En el otro lado, el atuendo de Kiril Cherkasev, sociólogo de la Universidad de Donetsk y partidario de la secesión del Este, supone un anacronismo tan palpable como las bombas. Zapatos de rejilla blancos y calcetines de nailon a juego; traje de chaqueta de cuadros de mantel y un maletín negro del que extrae los argumentos que consagran la pertinencia de la revuelta: decenas de folios de encuestas propiciatorias, dedicadas a consagrar el anhelo separatista, “porque esto nunca ha sido Ucrania, sino una parte de la madre Rusia”. A Cherkasev no resulta difícil verle en el cuartel general rebelde, o de paseo por el parque de los Caídos, coronado por un guerrero mayúsculo que recuerda a todos cuantos murieron en la II Guerra Mundial y a dos pasos del Donbass Arena, el futurista estadio de cristal y acero del Shakhtar. “Este parque es muy estimulante intelectualmente hablando; nos recuerda toda la sangre derramada en el Este para librarnos del yugo nazi. Ahora lo haremos del yugo de Kiev”, zanja tan pancho, como un apóstol académico.

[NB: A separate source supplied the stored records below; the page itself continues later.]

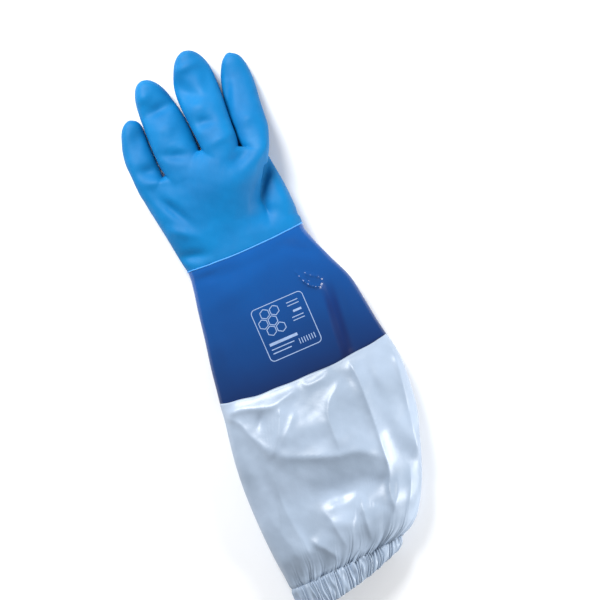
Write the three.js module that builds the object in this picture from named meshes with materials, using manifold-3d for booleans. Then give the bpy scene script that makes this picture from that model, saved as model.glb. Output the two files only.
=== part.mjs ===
// A beekeeping glove for the left hand, lying back of the hand up as it rests on a table.
// Units are millimetres. +Z is up and z = 0 is the surface it lies on. +Y runs to the fingertips and +X to the
// thumb's side. The origin is under the glove where the light coat ends, at the middle of the wrist.
// The coated hand, the smooth gauntlet, the cloth sleeve and the gathered cuff are four hollow pieces.
import * as THREE from "three";
import { mergeVertices } from "three/addons/utils/BufferGeometryUtils.js";
import Module from "manifold-3d";

// Lengths along the glove
const handLength = 185;
const coatOverrun = 3;
const wristLap = 8;
const gauntletLength = 120.5;
const seamLap = 8;
const sleeveLength = 177;
const cuffBand = 27;
const cuffShortSide = 12.5;

// Widths as the glove lies
const wristWidth = 113;
const knuckleWidth = 130;
const gauntletWidth = 164;
const sleeveWidth = 178;
const cuffWidth = 111.5;
const cuffTurnIn = 9;

// Heights as the glove lies
const wristHeight = 35;
const knuckleHeight = 33;
const gauntletHeight = 31;
const sleeveHeight = 40;
const cuffHeight = 30;
const thumbLift = 20.5;

// Fingers and thumb
const fingerWidth = 39;
const fingerHeight = 22;
const thumbWidth = 45;
const thumbHeight = 20;

// Walls and clearances
const handWall = 1.9;
const coatWall = 0.8;
const gauntletWall = 1.5;
const clothWall = 1.1;
const cuffWall = 2.6;
const fitGap = 0.3;

// Folds and gathers
const dentDepth = 3.2;
const creaseHeight = 3.2;
const wristBow = 3;
const seamBow = 6;
const knuckleBow = 16;
const gatherHeight = 1.5;
const gatherCount = 40;

// How far the end of the cloth swings towards the little finger's side, and how much lower that side hangs
const sleeveSwing = 33.5;
const cuffSlope = 6.5;

// Share of an oval's height that the table presses flat, and how square the ovals are
const pressed = 0.14;
const ovalPower = 2.5;

// Where the thumb under it lifts the palm: the lift grows from nothing to full between these shares of the knuckle
// width and of the hand's length, and the palm loses this share of its own height there
const liftAcross = { from: -0.34, to: 0.15 };
const liftAlong = { from: 0.05, to: 0.34 };
const flattening = 0.31;

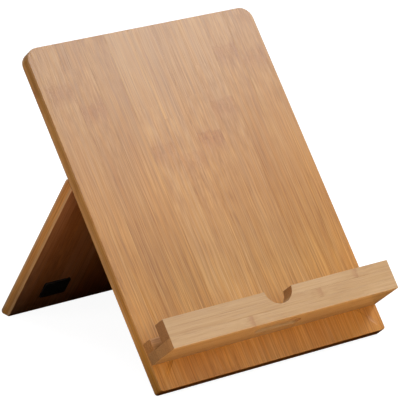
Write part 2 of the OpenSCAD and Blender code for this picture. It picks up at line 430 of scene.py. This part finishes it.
class Bamboo(Graph):
    """Glued strips of bamboo, with their fibres along Y.

    Each strip has a tone, and a node at some place and depth. They are random, except on the
    front where a board has chosen ones. Plies end at shares of the depth from the front.
    """

    def __init__(
        self, name, size, strip_w, first, seed, chosen=(), plies=(), node_l=BOARD_NODE_L, grain=1.0,
    ):
        super().__init__(name)
        self.size = size
        self.strip_w = strip_w
        self.plies = plies
        self.node_l = node_l
        self.grain = grain
        self.place = self.millimetres()
        x, self.y, z = self.split(self.place)
        self.strip_at = self.math("DIVIDE", self.math("SUBTRACT", x, first), strip_w)
        self.depth = self.math("MULTIPLY_ADD", z, -1 / size.z, 0.5)
        self.lay_strips(seed, chosen)
        self.grow_nodes()
        self.grow_fibres()
        self.cut_edges()

    def centred(self, value):
        return self.math("SUBTRACT", value, 0.5)

    def tint(self, factor, colour, tint):
        return self.mix(factor, colour, (*tint, 1), "MULTIPLY")

    def own_noise(self, place, scale, detail=2.0, roughness=0.5):
        """A noise that differs from strip to strip."""
        return self.noise(self.moved(place, scale, self.own), detail, roughness)

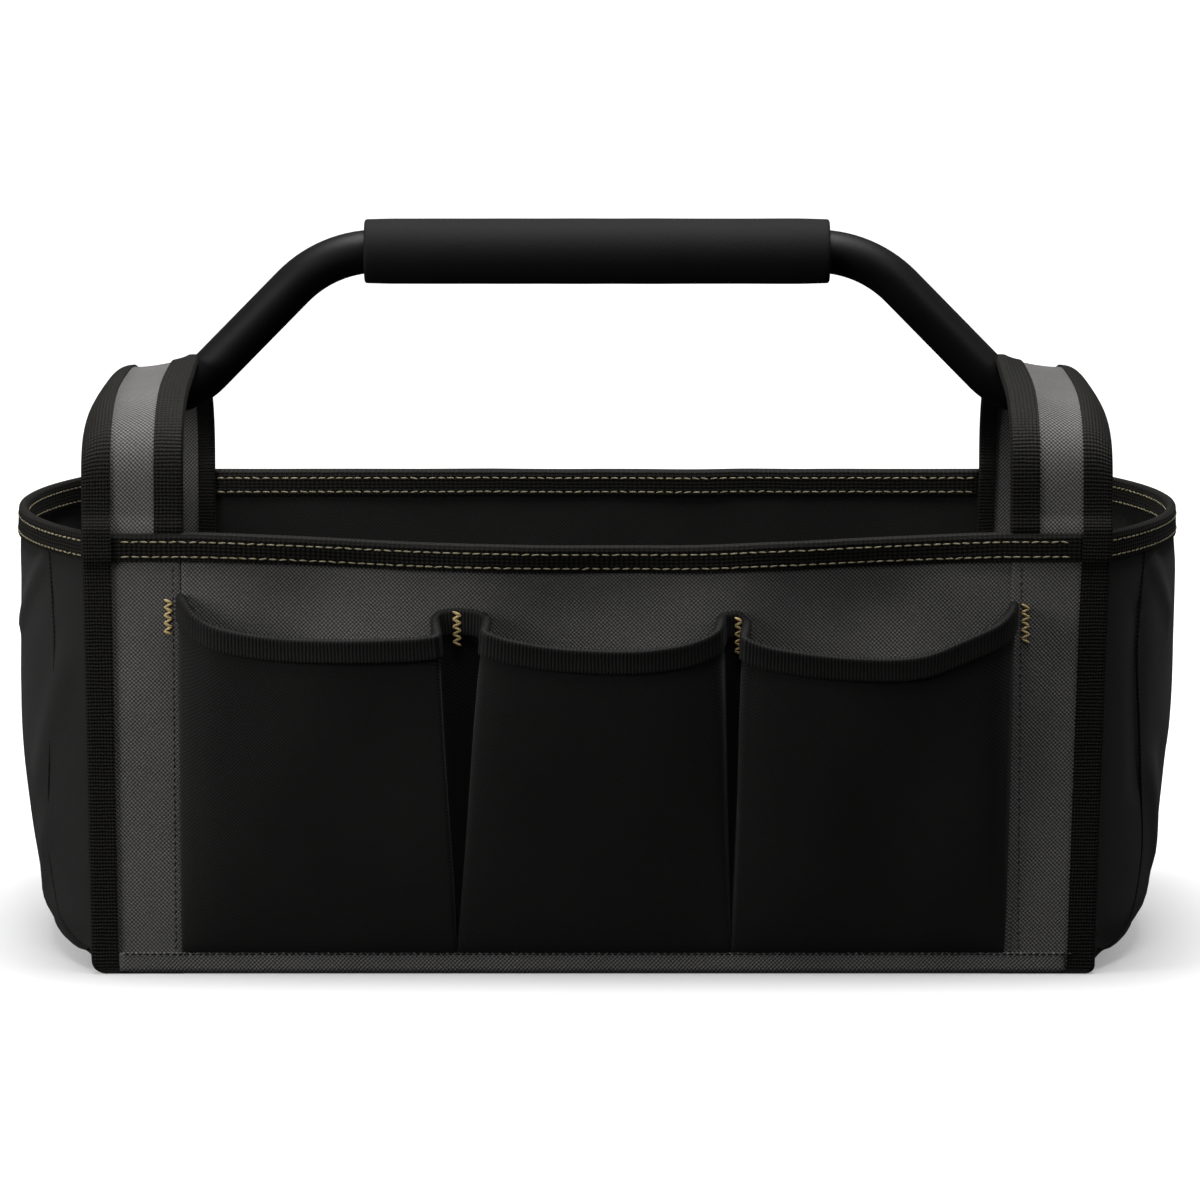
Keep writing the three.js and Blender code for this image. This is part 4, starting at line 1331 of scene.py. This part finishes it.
class TOTE_OT_stage(Maker, bpy.types.Operator):
    """Makes the pale floor and backdrop, the soft studio lights and the camera"""

    bl_idname = "tote.stage"
    bl_label = "Stage"

    def make(self, context, p):
        scene = context.scene
        scene.view_settings.view_transform = "Standard"
        scene.view_settings.look = "None"

        # One sheet that lies as the floor and curves up behind as the backdrop. The curve starts
        # past the camera's distance, so that views from behind aren't hidden by it.
        run = [(y, 0.0) for y in span(-SHEET_REACH, CURVE_START, 12)]
        run += [
            (CURVE_START + CURVE_RADIUS * math.sin(a), CURVE_RADIUS * (1 - math.cos(a)))
            for a in span(0, math.pi / 2, 12)
        ][1:]
        run.append((CURVE_START + CURVE_RADIUS, SHEET_REACH / 2))
        columns = span(-SHEET_REACH, SHEET_REACH, 4)
        shape = cloth_grid(columns, run, lambda x, yz: Vector((x, *yz)))
        material, tree, shader = new_material("Matt Paper, White", {
            "Base Color": (0.42, 0.42, 0.42, 1), "Roughness": 0.9, "Specular IOR Level": 0.0,
            "Emission Color": (1, 1, 1, 1),
        })
        sheet = smooth_object(context, "backdrop", shape, material)
        # The sheet glows so that the floor and backdrop read white far from the lamps. Close round
        # the tote's footprint it glows less, which paints a contact shadow under the tote.
        place = add(tree, "ShaderNodeTexCoord").outputs["Object"]
        mirrored = add(tree, "ShaderNodeVectorMath", {0: place}, operation="ABSOLUTE").outputs[0]
        past = add(
            tree, "ShaderNodeVectorMath", {0: mirrored, 1: (0.2, 0.1, 0.0)}, operation="SUBTRACT"
        ).outputs[0]
        outside = add(
            tree, "ShaderNodeVectorMath", {0: past, 1: (0.0, 0.0, 0.0)}, operation="MAXIMUM"
        ).outputs[0]
        away = add(tree, "ShaderNodeVectorMath", {0: outside}, operation="LENGTH").outputs["Value"]
        glow_and_painted_shadow = 0.0
        for start, end, low, high in ((0.0, 0.11, 0.2, 0.75), (0.11, 0.9, 0.0, 0.3)):
            ring = add(
                tree, "ShaderNodeMapRange",
                {"Value": away, "From Min": start, "From Max": end, "To Min": low, "To Max": high},
            ).outputs[0]
            glow_and_painted_shadow = add(tree, "ShaderNodeMath", {0: ring, 1: glow_and_painted_shadow}, operation="ADD").outputs[0]
        tree.links.new(glow_and_painted_shadow, shader.inputs["Emission Strength"])
        sheet.visible_diffuse = False
        sheet.visible_glossy = False

        world = bpy.data.worlds.new("Studio")
        world.use_nodes = True
        tree = world.node_tree
        tree.nodes.clear()
        direction = add(tree, "ShaderNodeTexCoord").outputs["Generated"]
        height = add(tree, "ShaderNodeSeparateXYZ", {"Vector": direction}).outputs["Z"]
        light = add(
            tree, "ShaderNodeMapRange",
            {"Value": height, "From Min": -0.3, "From Max": 0.8, "To Min": 0.02, "To Max": 0.22},
        )
        background = add(
            tree, "ShaderNodeBackground", {"Color": (1, 1, 1, 1), "Strength": light.outputs[0]}
        )
        add(tree, "ShaderNodeOutputWorld", {"Surface": background.outputs[0]})
        scene.world = world

        for name, place, size, power in (
            ("key", (-0.95, -0.5, 0.4), 0.45, 5.5),
            ("top", (0.0, -0.1, 1.9), 1.5, 52.0),
            ("fill", (1.4, -1.3, 1.3), 0.9, 3.0),
        ):
            lamp = bpy.data.lights.new(name, "AREA")
            lamp.shape = "DISK"
            lamp.size = size
            lamp.energy = power
            holder = bpy.data.objects.new(name, lamp)
            holder.location = place
            aim = Vector((0, 0, 0.15)) - Vector(place)
            holder.rotation_euler = aim.to_track_quat("-Z", "Y").to_euler()
            holder.visible_camera = False
            scene.collection.objects.link(holder)

        distance, elevation = 2.873, math.radians(7.8)
        aim = Vector((0.0013, 0.0, 0.1443))
        view = bpy.data.cameras.new("camera")
        view.lens = 196.0
        view.sensor_width = 36.0
        view.clip_end = 50.0
        camera = bpy.data.objects.new("camera", view)
        camera.location = aim + distance * Vector((0, -math.cos(elevation), math.sin(elevation)))
        camera.rotation_euler = (aim - camera.location).to_track_quat("-Z", "Y").to_euler()
        scene.collection.objects.link(camera)
        scene.camera = camera


MAKERS = (
    TOTE_OT_stage,
    TOTE_OT_lining,
    TOTE_OT_panels,
    TOTE_OT_ends,
    TOTE_OT_rim,
    TOTE_OT_straps,
    TOTE_OT_bindings,
    TOTE_OT_pockets,
    TOTE_OT_stitching,
    TOTE_OT_bartacks,
    TOTE_OT_handle,
    TOTE_OT_grip,
)


class TOTE_PT_panel(bpy.types.Panel):
    """Lists the tote's sizes, colours and pieces"""

    bl_idname = "TOTE_PT_panel"
    bl_label = "Tool Tote"
    bl_space_type = "VIEW_3D"
    bl_region_type = "UI"
    bl_category = "Tote"

    def draw(self, context):
        layout = self.layout
        for group, kind in (
            (context.scene.tote_sizes, ToteSizes), (context.scene.tote_colours, ToteColours)
        ):
            column = layout.column(align=True)
            for name in kind.__annotations__:
                column.prop(group, name)
        column = layout.column(align=True)
        for maker in MAKERS:
            column.operator(maker.bl_idname)


CLASSES = (ToteSizes, ToteColours, *MAKERS, TOTE_PT_panel)


def register():
    for kind in CLASSES:
        bpy.utils.register_class(kind)
    bpy.types.Scene.tote_sizes = PointerProperty(type=ToteSizes)
    bpy.types.Scene.tote_colours = PointerProperty(type=ToteColours)


def unregister():
    del bpy.types.Scene.tote_colours
    del bpy.types.Scene.tote_sizes
    for kind in reversed(CLASSES):
        bpy.utils.unregister_class(kind)


def main():
    register()
    for maker in MAKERS:
        group, name = maker.bl_idname.split(".")
        getattr(getattr(bpy.ops, group), name)()


if __name__ == "__main__":
    main()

Stalin, temeroso del nacionalismo ucranio, aniquiló la clase intelectual y diezmó la población mediante un programa de colectivización que mató de hambre a cinco millones de personas en dos años (1932-1933). A la guerra le ha resultado muy fácil imponerse sobre ese erial de ideas y argumentos; los exasperados puntos de vista de unos y otros lo confirman sobre el terreno con el afán destructor de la artillería. Alosya Bolot, joven curadora del centro de arte Izolyatsia –un guiño de modernidad en Donetsk, pura metáfora posindustrial, cerrado por las bombas–, recomienda no pedir peras al olmo: “¿Intelectuales, aquí? ¿Expertos desapasionados y neutrales? ¡No los hay! ¡Aquí sólo hay trincheras!”, exagera entre risas en una chocolatería de aire vienés contigua al teatro de la Ópera, donde la madre del diseñador Nagolyuk dirigía hasta mayo el ballet infantil, cerrado por la huida de las familias de más de la mitad de los pequeños. Un diminuto mundo de puntas y tutús, tules y piruetas que, como los cisnes de la obra de Chaikovski, y como el mismo este de Ucrania, parece haber entonado su último canto.